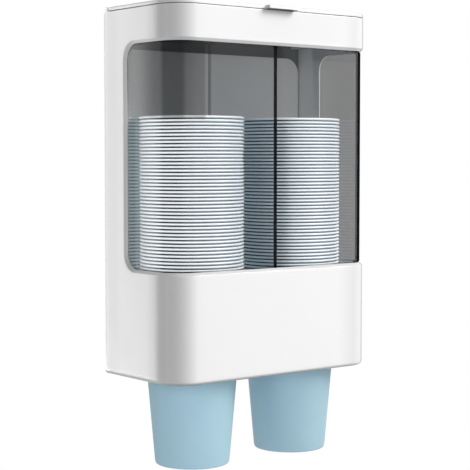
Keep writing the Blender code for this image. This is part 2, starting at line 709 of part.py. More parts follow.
--
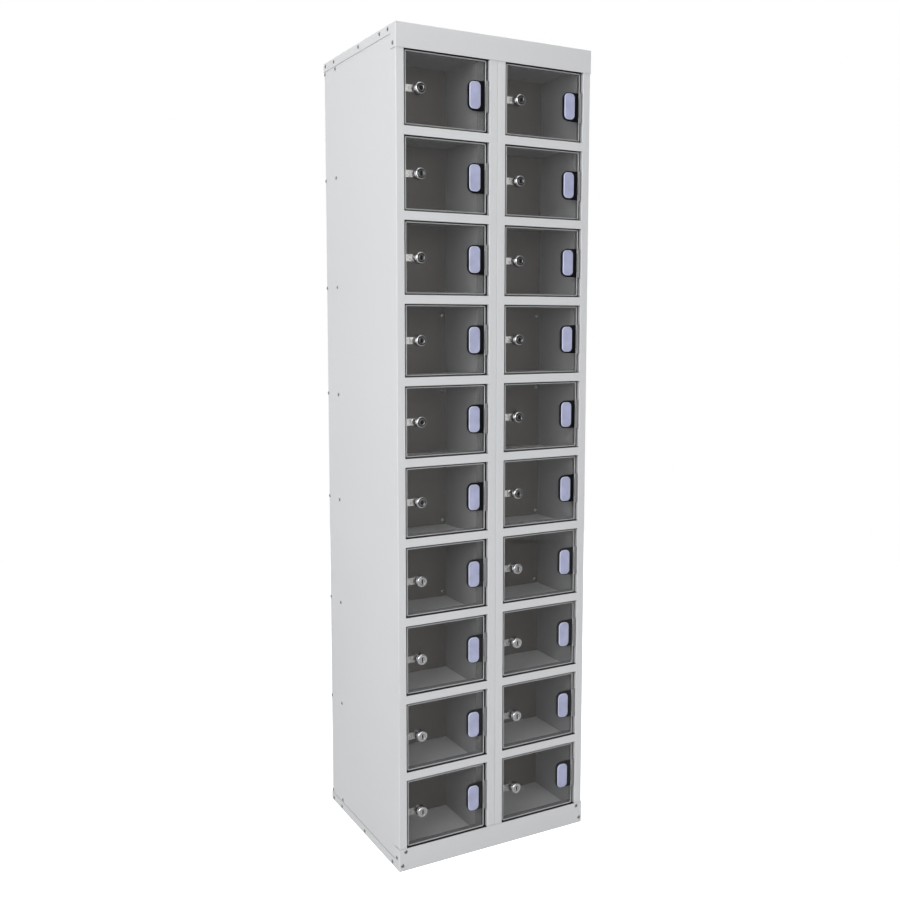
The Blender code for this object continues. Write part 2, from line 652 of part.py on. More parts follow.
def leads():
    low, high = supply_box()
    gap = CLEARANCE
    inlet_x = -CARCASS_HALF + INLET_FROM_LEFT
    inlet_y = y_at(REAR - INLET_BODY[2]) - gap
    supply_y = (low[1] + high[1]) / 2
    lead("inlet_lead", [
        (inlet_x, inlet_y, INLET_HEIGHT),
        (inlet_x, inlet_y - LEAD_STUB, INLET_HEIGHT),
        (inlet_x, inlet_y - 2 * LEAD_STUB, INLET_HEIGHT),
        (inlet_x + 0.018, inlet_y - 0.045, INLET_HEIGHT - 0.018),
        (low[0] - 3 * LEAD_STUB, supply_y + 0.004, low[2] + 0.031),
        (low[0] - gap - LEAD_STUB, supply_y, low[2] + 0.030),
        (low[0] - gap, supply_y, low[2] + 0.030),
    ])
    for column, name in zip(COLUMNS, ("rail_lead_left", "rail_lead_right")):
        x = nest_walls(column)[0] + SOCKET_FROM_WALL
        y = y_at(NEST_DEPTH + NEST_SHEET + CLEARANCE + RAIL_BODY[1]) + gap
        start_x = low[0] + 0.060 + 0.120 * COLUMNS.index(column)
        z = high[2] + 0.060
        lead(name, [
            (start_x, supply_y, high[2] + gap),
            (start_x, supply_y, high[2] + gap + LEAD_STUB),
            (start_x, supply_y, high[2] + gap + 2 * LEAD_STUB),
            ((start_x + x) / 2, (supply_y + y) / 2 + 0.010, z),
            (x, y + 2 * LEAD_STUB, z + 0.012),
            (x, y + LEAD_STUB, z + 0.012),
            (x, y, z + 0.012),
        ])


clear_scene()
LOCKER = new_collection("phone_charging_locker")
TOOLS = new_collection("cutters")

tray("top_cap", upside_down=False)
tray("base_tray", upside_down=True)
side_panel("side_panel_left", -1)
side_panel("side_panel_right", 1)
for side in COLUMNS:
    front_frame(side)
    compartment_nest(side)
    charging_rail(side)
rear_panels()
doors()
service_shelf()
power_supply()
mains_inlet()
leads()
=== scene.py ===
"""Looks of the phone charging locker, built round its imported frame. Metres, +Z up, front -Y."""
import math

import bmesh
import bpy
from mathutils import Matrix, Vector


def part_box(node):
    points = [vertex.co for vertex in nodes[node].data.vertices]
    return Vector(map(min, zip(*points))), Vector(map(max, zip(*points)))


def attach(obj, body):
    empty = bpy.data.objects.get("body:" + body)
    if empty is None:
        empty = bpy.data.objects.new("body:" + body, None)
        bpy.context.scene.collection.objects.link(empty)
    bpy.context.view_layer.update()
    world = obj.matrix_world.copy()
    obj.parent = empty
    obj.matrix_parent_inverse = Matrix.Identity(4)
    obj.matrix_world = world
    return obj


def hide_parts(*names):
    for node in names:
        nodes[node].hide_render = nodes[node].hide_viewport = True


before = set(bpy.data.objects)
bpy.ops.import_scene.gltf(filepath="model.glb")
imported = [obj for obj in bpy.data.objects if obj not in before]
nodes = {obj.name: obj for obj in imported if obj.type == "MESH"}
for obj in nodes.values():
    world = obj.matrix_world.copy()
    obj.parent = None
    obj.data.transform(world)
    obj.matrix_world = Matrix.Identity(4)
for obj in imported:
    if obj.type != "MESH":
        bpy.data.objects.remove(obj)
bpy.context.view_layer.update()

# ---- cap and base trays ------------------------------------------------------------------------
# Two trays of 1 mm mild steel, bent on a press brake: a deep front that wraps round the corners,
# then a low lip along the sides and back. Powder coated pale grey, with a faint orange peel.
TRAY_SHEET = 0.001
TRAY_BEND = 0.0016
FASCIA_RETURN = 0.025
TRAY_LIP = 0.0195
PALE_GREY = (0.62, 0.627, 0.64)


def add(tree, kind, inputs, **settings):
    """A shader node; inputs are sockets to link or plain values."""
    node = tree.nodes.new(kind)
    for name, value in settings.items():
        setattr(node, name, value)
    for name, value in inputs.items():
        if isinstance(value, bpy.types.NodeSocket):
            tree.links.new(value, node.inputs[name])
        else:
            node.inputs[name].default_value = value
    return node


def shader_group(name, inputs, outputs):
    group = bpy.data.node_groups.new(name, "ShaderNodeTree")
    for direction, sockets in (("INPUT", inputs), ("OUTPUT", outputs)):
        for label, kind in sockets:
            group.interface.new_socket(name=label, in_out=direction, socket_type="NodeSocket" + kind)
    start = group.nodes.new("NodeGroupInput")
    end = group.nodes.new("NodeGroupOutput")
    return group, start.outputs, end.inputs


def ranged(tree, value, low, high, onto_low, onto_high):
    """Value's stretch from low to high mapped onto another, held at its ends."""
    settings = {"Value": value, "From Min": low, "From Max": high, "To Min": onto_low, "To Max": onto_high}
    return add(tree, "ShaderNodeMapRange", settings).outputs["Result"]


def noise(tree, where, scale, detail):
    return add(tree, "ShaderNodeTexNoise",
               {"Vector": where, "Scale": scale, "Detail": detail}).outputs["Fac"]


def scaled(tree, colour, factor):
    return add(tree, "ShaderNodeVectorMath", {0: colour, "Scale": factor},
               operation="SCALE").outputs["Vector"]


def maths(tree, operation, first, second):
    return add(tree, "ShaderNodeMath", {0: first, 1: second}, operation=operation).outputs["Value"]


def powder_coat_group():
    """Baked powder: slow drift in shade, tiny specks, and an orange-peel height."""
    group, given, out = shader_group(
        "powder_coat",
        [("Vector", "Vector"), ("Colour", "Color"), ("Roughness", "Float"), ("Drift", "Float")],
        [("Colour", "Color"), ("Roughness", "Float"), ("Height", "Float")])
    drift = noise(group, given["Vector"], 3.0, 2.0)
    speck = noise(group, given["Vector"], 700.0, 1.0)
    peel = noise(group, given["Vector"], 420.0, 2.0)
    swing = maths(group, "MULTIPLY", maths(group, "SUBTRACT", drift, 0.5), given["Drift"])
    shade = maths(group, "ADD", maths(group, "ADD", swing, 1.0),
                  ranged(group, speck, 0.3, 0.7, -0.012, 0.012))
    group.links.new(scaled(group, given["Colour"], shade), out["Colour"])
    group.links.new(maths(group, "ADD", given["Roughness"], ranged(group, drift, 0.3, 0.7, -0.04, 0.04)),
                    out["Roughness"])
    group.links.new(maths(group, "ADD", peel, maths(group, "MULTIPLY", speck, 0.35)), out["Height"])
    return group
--
- **GIVEN TASK**
Which lines in the records above contain the string "objects"? Copy each one.

- **OUTPUT BELOW**
    empty = bpy.data.objects.get("body:" + body)
        empty = bpy.data.objects.new("body:" + body, None)
        bpy.context.scene.collection.objects.link(empty)
before = set(bpy.data.objects)
imported = [obj for obj in bpy.data.objects if obj not in before]
        bpy.data.objects.remove(obj)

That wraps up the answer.